## Exercise details
Please give the listing again, word for word, with nothing left out.

## Material for this task
======
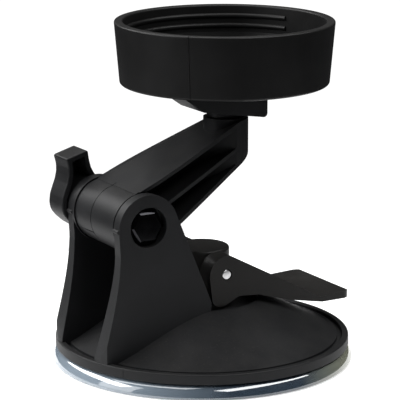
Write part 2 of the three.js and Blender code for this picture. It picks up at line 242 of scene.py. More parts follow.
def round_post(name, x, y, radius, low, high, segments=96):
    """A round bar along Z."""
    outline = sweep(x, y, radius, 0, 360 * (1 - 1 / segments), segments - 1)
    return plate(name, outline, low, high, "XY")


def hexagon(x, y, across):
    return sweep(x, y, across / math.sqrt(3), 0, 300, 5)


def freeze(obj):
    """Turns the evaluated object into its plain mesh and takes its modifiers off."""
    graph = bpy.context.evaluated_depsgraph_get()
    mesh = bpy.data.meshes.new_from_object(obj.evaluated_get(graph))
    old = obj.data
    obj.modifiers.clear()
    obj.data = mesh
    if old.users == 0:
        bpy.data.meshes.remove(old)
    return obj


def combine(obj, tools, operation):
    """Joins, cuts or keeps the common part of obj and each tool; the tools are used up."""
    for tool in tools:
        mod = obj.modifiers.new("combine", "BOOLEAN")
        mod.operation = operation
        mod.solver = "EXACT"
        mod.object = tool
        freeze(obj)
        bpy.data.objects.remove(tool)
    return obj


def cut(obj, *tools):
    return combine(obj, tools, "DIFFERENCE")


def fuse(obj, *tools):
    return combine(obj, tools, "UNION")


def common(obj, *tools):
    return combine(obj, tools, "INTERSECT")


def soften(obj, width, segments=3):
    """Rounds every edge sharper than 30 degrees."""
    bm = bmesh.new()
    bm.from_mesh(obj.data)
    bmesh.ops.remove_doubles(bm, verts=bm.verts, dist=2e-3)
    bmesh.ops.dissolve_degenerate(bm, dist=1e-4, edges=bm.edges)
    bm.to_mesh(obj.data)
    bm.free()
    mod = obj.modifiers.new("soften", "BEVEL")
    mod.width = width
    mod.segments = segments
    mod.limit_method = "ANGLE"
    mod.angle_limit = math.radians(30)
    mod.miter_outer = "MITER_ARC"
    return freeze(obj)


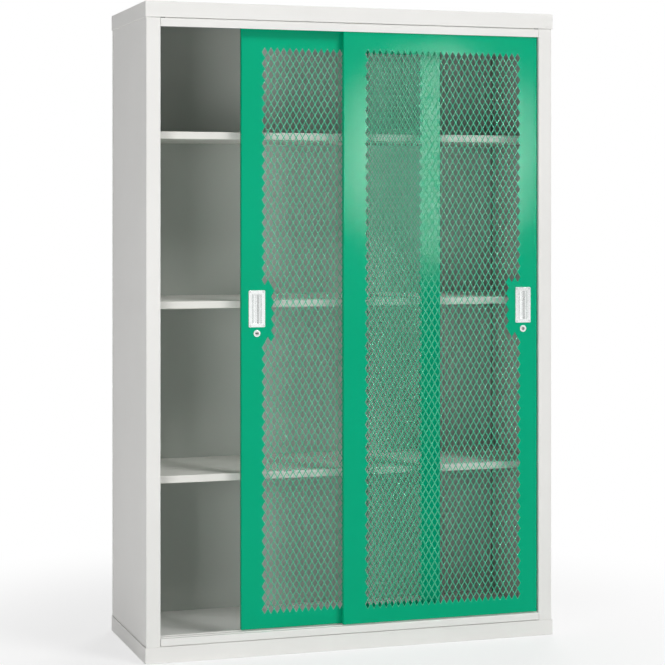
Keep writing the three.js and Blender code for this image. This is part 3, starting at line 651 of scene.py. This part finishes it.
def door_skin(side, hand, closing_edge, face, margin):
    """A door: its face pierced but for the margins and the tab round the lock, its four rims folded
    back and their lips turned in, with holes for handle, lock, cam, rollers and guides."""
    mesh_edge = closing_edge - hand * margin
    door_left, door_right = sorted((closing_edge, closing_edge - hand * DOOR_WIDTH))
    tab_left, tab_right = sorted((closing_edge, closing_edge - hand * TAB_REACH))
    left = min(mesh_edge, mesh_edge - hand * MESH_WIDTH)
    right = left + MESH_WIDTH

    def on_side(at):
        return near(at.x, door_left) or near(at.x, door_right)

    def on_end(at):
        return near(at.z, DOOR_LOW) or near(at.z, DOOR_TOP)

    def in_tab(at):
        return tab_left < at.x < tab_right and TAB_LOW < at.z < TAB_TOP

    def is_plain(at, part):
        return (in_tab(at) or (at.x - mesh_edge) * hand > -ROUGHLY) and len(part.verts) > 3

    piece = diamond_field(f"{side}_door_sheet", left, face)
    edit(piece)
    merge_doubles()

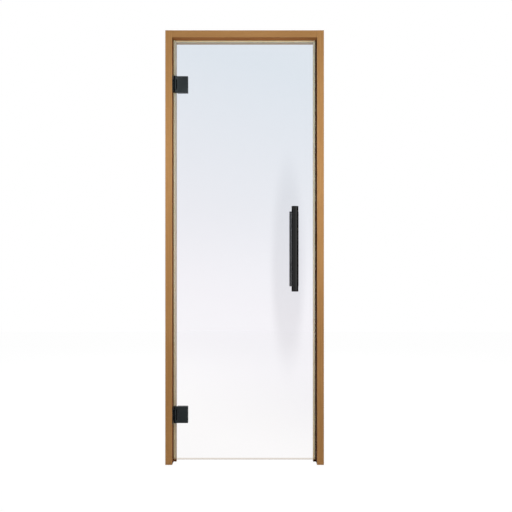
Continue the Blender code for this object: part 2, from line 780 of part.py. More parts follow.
======
## Answer
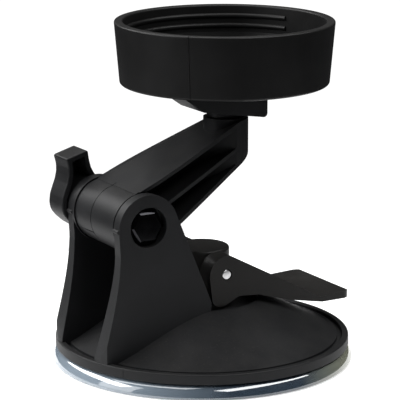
Write part 2 of the three.js and Blender code for this picture. It picks up at line 242 of scene.py. More parts follow.
def round_post(name, x, y, radius, low, high, segments=96):
    """A round bar along Z."""
    outline = sweep(x, y, radius, 0, 360 * (1 - 1 / segments), segments - 1)
    return plate(name, outline, low, high, "XY")


def hexagon(x, y, across):
    return sweep(x, y, across / math.sqrt(3), 0, 300, 5)


def freeze(obj):
    """Turns the evaluated object into its plain mesh and takes its modifiers off."""
    graph = bpy.context.evaluated_depsgraph_get()
    mesh = bpy.data.meshes.new_from_object(obj.evaluated_get(graph))
    old = obj.data
    obj.modifiers.clear()
    obj.data = mesh
    if old.users == 0:
        bpy.data.meshes.remove(old)
    return obj


def combine(obj, tools, operation):
    """Joins, cuts or keeps the common part of obj and each tool; the tools are used up."""
    for tool in tools:
        mod = obj.modifiers.new("combine", "BOOLEAN")
        mod.operation = operation
        mod.solver = "EXACT"
        mod.object = tool
        freeze(obj)
        bpy.data.objects.remove(tool)
    return obj


def cut(obj, *tools):
    return combine(obj, tools, "DIFFERENCE")


def fuse(obj, *tools):
    return combine(obj, tools, "UNION")


def common(obj, *tools):
    return combine(obj, tools, "INTERSECT")


def soften(obj, width, segments=3):
    """Rounds every edge sharper than 30 degrees."""
    bm = bmesh.new()
    bm.from_mesh(obj.data)
    bmesh.ops.remove_doubles(bm, verts=bm.verts, dist=2e-3)
    bmesh.ops.dissolve_degenerate(bm, dist=1e-4, edges=bm.edges)
    bm.to_mesh(obj.data)
    bm.free()
    mod = obj.modifiers.new("soften", "BEVEL")
    mod.width = width
    mod.segments = segments
    mod.limit_method = "ANGLE"
    mod.angle_limit = math.radians(30)
    mod.miter_outer = "MITER_ARC"
    return freeze(obj)


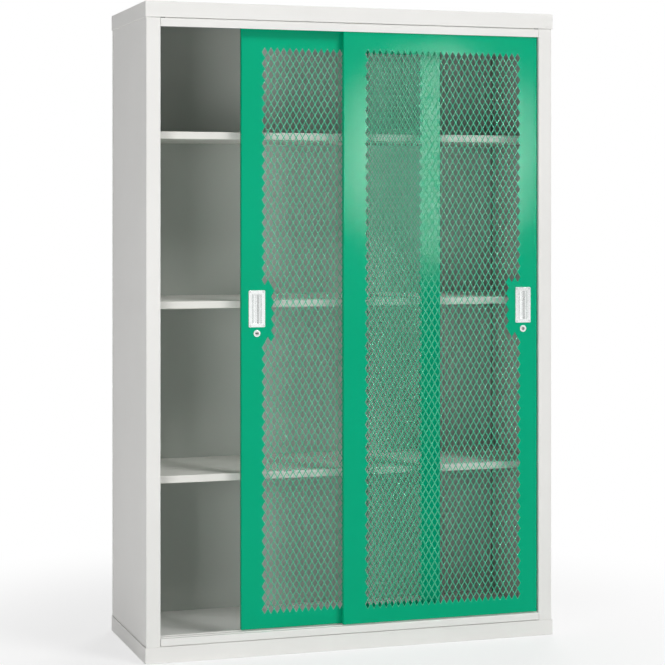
Keep writing the three.js and Blender code for this image. This is part 3, starting at line 651 of scene.py. This part finishes it.
def door_skin(side, hand, closing_edge, face, margin):
    """A door: its face pierced but for the margins and the tab round the lock, its four rims folded
    back and their lips turned in, with holes for handle, lock, cam, rollers and guides."""
    mesh_edge = closing_edge - hand * margin
    door_left, door_right = sorted((closing_edge, closing_edge - hand * DOOR_WIDTH))
    tab_left, tab_right = sorted((closing_edge, closing_edge - hand * TAB_REACH))
    left = min(mesh_edge, mesh_edge - hand * MESH_WIDTH)
    right = left + MESH_WIDTH

    def on_side(at):
        return near(at.x, door_left) or near(at.x, door_right)

    def on_end(at):
        return near(at.z, DOOR_LOW) or near(at.z, DOOR_TOP)

    def in_tab(at):
        return tab_left < at.x < tab_right and TAB_LOW < at.z < TAB_TOP

    def is_plain(at, part):
        return (in_tab(at) or (at.x - mesh_edge) * hand > -ROUGHLY) and len(part.verts) > 3

    piece = diamond_field(f"{side}_door_sheet", left, face)
    edit(piece)
    merge_doubles()

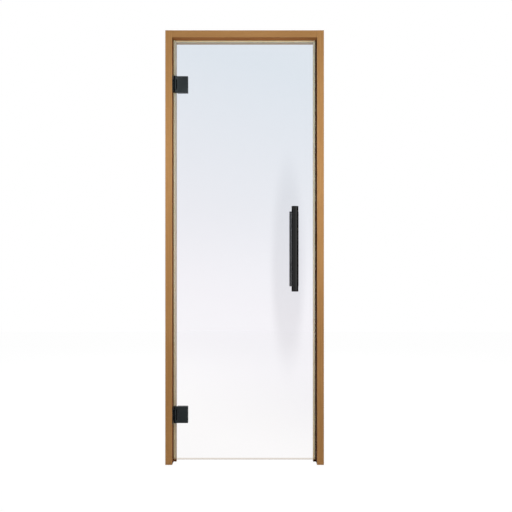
Continue the Blender code for this object: part 2, from line 780 of part.py. More parts follow.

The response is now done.